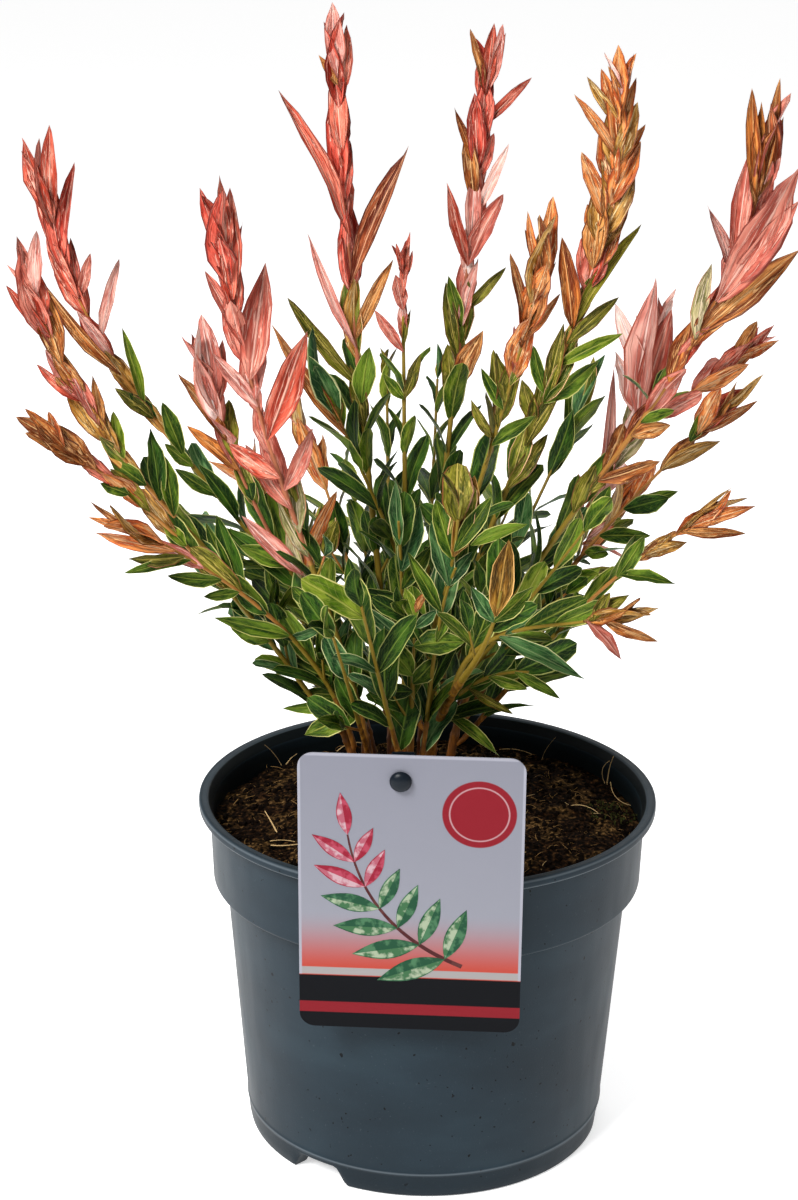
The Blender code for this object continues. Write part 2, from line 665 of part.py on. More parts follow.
def card_frame():
    """The middle of the label's top edge, and its directions across, down and out of its printed face."""
    turn, tilt, roll = (math.radians(angle) for angle in (CARD_TURN, CARD_TILT, CARD_ROLL))
    # It leans on the lip, turned a little about the vertical, with its top tipped forward
    level = np.array([math.cos(turn), -math.sin(turn), 0.0])
    forward = np.array([-math.sin(turn), -math.cos(turn), 0.0])
    below = np.array([0.0, 0.0, -1.0])
    steep = below * math.cos(tilt) - forward * math.sin(tilt)
    face = forward * math.cos(tilt) + below * math.sin(tilt)
    across = level * math.cos(roll) + steep * math.sin(roll)
    down = steep * math.cos(roll) - level * math.sin(roll)
    seat_z = POT_HEIGHT - LIP_HEIGHT + LIP_ROUNDING
    seat = forward * (RIM_RADIUS + CLEARANCE) + level * CARD_SHIFT + np.array([0.0, 0.0, seat_z])
    return seat + down * (CARD_TOP_Z - seat_z) / down[2], across, down, face


def peg_point(height):
    """A point on the peg's axis, that far in front of the card's back."""
    top, across, down, face = card_frame()
    return top + across * PEG_SIDEWAYS + down * PEG_FROM_TOP + face * height


def peg_to_stake():
    """How far in front of the card's back, and so negative, the peg meets the middle of the stake."""
    start, unit_away = peg_point(0), peg_point(1) - peg_point(0)
    return (STAKE_Y + STAKE_THICKNESS / 2 - start[1]) / unit_away[1]


def stake_axis():
    """Where the stake stands: the place in plan where the peg meets it."""
    return tuple(peg_point(peg_to_stake())[:2])


def card_outline():
    """The card's rounded outline as (across, down) pairs."""
    outline = []
    half = CARD_WIDTH / 2
    corners = (
        (half - CARD_CORNER, CARD_CORNER, -90),
        (half - CARD_CORNER, CARD_HEIGHT - CARD_CORNER, 0),
        (-half + CARD_CORNER, CARD_HEIGHT - CARD_CORNER, 90),
        (-half + CARD_CORNER, CARD_CORNER, 180),
    )
    for across, down, first in corners:
        for k in range(CARD_CORNER_POINTS):
            turn = math.radians(first + 90 * k / (CARD_CORNER_POINTS - 1))
            outline.append((across + CARD_CORNER * math.cos(turn), down + CARD_CORNER * math.sin(turn)))
    return outline


def slab(name, frame, outline, low, high, finish):
    """A flat shape between two heights over the card's back, from its outline across and down the card."""
    top, across, down, face = frame
    points = [top + across * a + down * d + face * h for h in (low, high) for a, d in outline]
    count = len(outline)
    faces = [tuple(range(count)), tuple(range(2 * count - 1, count - 1, -1))]
    faces += [(k, k + count, (k + 1) % count + count, (k + 1) % count) for k in range(count)]
    return new_object(name, points, faces, finish)


def peg_circle(radius):
    """A round outline about the peg, as (across, down) pairs."""
    turns = [math.tau * k / PEG_SIDES for k in range(PEG_SIDES)]
    return [(PEG_SIDEWAYS + radius * math.cos(t), PEG_FROM_TOP + radius * math.sin(t)) for t in turns]


def label():
    """The hanging card, then the stake with its peg and knob."""
    frame = card_frame()
    card = slab("label_card", frame, card_outline(), 0, CARD_THICKNESS, "label card")
    through = (-CARD_THICKNESS, 2 * CARD_THICKNESS)
    hole = slab("hole", frame, peg_circle(PEG_HOLE_RADIUS), *through, "label card")
    boolean(card, "DIFFERENCE", hole)

    behind = peg_to_stake()
    stake_top = peg_point(behind)[2] + STAKE_ABOVE_PEG
    stake_foot = SOIL_LEVEL - SOIL_EDGE_DROP - STAKE_DEPTH_IN_SOIL + CLEARANCE
    centre = (*stake_axis(), (stake_top + stake_foot) / 2)
    size = (STAKE_WIDTH, STAKE_THICKNESS, stake_top - stake_foot)
    stake = block("label_stake", centre, size, "pot plastic")
    pieces = bpy.data.collections.new("peg")
    bpy.context.scene.collection.children.link(pieces)
    knob_foot = CARD_THICKNESS + KNOB_GAP
    knob_top = knob_foot + KNOB_HEIGHT
    for made in (
        slab("peg", frame, peg_circle(PEG_RADIUS), behind, (knob_foot + knob_top) / 2, "pot plastic"),
        slab("knob", frame, peg_circle(KNOB_RADIUS), knob_foot, knob_top, "pot plastic"),
    ):
        bpy.context.scene.collection.objects.unlink(made)
        pieces.objects.link(made)
    boolean(stake, "UNION", pieces)
    bpy.data.collections.remove(pieces)


def main():
    for old in list(bpy.data.objects):
        bpy.data.objects.remove(old)
    pot()
    soil()
    label()
    plant()


main()
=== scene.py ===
# %% [markdown]
# A young dappled willow in its nursery pot, as a lesson in dressing a plain construction model.
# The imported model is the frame: it holds every stem, shoot, pot and label at its real place and size.
# Each cell below makes one finished piece in the same metres and the same coordinates, so nothing
# has to be fitted afterwards. The plain model's parts are kept, hidden.

# %% Load the frame
import math
import random
from collections import namedtuple

import bmesh
import bpy
import numpy as np
from mathutils import Matrix, Vector, noise


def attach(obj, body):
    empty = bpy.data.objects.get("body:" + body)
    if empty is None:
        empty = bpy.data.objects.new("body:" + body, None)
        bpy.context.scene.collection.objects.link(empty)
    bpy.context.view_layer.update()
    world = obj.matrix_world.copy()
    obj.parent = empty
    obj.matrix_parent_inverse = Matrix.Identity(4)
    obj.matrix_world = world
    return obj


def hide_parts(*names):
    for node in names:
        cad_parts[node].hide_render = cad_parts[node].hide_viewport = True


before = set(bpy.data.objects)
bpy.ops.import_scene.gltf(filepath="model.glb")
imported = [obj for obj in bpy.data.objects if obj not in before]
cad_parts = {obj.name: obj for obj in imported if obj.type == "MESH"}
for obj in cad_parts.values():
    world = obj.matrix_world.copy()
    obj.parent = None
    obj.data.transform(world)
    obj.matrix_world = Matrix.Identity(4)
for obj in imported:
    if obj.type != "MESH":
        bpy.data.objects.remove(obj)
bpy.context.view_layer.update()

scene = bpy.context.scene
NODES = sorted(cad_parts)

# %% [markdown]
# The photograph looks slightly down on the plant with a long lens, and is turned a hair clockwise.
# The camera stands where the photographer did. Its height, distance and tilt were solved from the
# pot: the lip, the foot and the ledge are circles of known size, so their ellipses give the view.

# %% Place the camera
CAMERA_PLACE = (-0.0124, -0.9583, 0.5529)
CAMERA_PITCH = math.radians(18.55)
CAMERA_ROLL = math.radians(0.44)
FOCAL_LENGTH = 74.64
SENSOR_WIDTH = 36.0


def linked(name, data):
    """A new object at the origin that shows this data."""
    made = bpy.data.objects.new(name, data)
    scene.collection.objects.link(made)
    return made


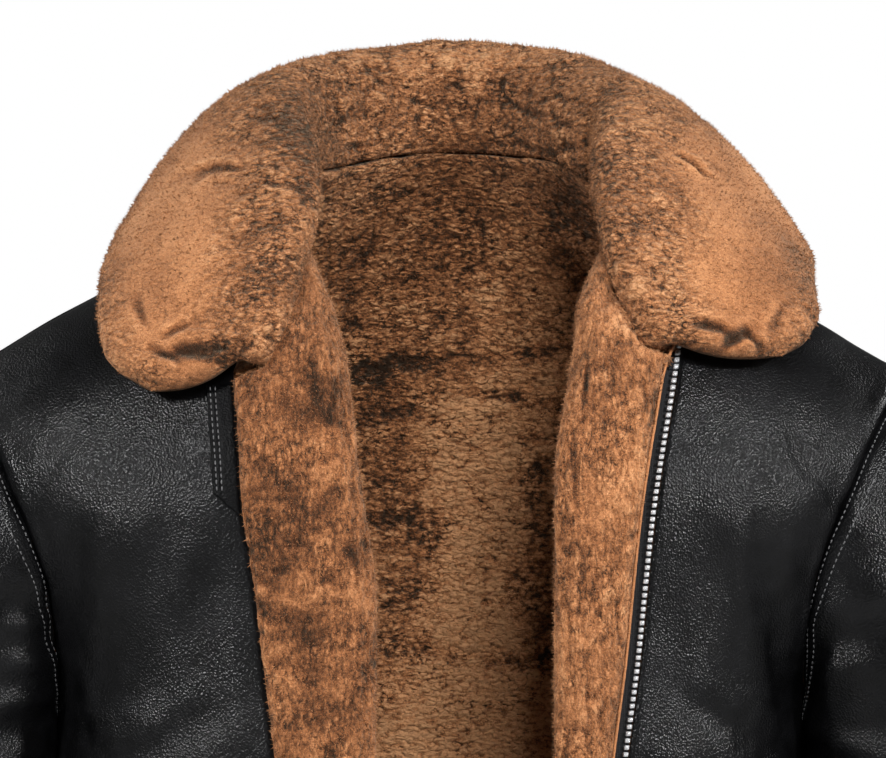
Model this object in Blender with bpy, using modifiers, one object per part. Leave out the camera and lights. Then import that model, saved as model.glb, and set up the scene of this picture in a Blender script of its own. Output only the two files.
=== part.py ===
"""Leather coat of wool-on skin, worn leather side out, with its zip open and its collar folded down.

The coat is hollow and filled out, as if worn by nobody. X is to the viewer's right (the wearer's left),
the front faces -Y and Z is up. Z = 0 is the neck seam at the middle of the back. Every cloth piece is a
closed wall: an outer grid of points on the coat's form and a second grid a wall's thickness away from it.
"""

from math import atan2, cos, pi, sin

import bmesh
import bpy
import numpy as np
from mathutils import Matrix

MM = 0.001

# ---- driving sizes, in metres
HEM_Z = -0.740
UNDERARM_Z = -0.315
SHOULDER_Z = -0.124
SKIN_WALL = 0.007        # skin with its clipped wool
COLLAR_WALL = 0.012      # collar skin with its long wool
SEAM_GAP = 0.0003
HANG_SHIFT = 0.011       # the body hangs this far to -X of the collar
HANG_REACH = 0.200       # from this far out, all of the shift is there
SIDE_POWER = 2.4         # 2 would be an ellipse, more is squarer
FRONT_ROUND = 0.150      # height over which the shoulder rounds into the chest
BACK_ROUND = 0.130
TAPE_THICK = 0.0012
PULL_LENGTH = 0.024
TEETH_START = {"left": 0.0225, "right": 0.0345}

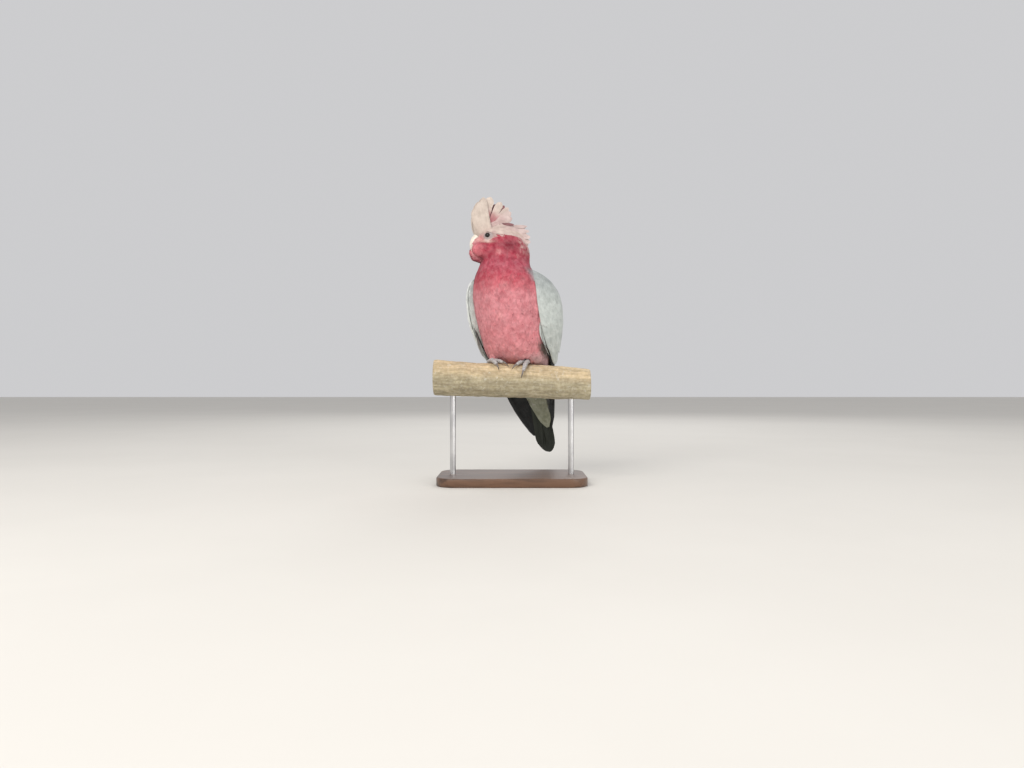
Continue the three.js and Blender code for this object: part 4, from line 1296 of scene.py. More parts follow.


———

[What the task asks] Retype the portion of the data above that starts on the line with "pieces.objects.link(made)" and finishes on the line with "cad_parts[node].hide_render = cad_parts[node].hide_viewport", including both of those lines.

[Solution for this task]
        pieces.objects.link(made)
    boolean(stake, "UNION", pieces)
    bpy.data.collections.remove(pieces)


def main():
    for old in list(bpy.data.objects):
        bpy.data.objects.remove(old)
    pot()
    soil()
    label()
    plant()


main()
=== scene.py ===
# %% [markdown]
# A young dappled willow in its nursery pot, as a lesson in dressing a plain construction model.
# The imported model is the frame: it holds every stem, shoot, pot and label at its real place and size.
# Each cell below makes one finished piece in the same metres and the same coordinates, so nothing
# has to be fitted afterwards. The plain model's parts are kept, hidden.

# %% Load the frame
import math
import random
from collections import namedtuple

import bmesh
import bpy
import numpy as np
from mathutils import Matrix, Vector, noise


def attach(obj, body):
    empty = bpy.data.objects.get("body:" + body)
    if empty is None:
        empty = bpy.data.objects.new("body:" + body, None)
        bpy.context.scene.collection.objects.link(empty)
    bpy.context.view_layer.update()
    world = obj.matrix_world.copy()
    obj.parent = empty
    obj.matrix_parent_inverse = Matrix.Identity(4)
    obj.matrix_world = world
    return obj


def hide_parts(*names):
    for node in names:
        cad_parts[node].hide_render = cad_parts[node].hide_viewport = True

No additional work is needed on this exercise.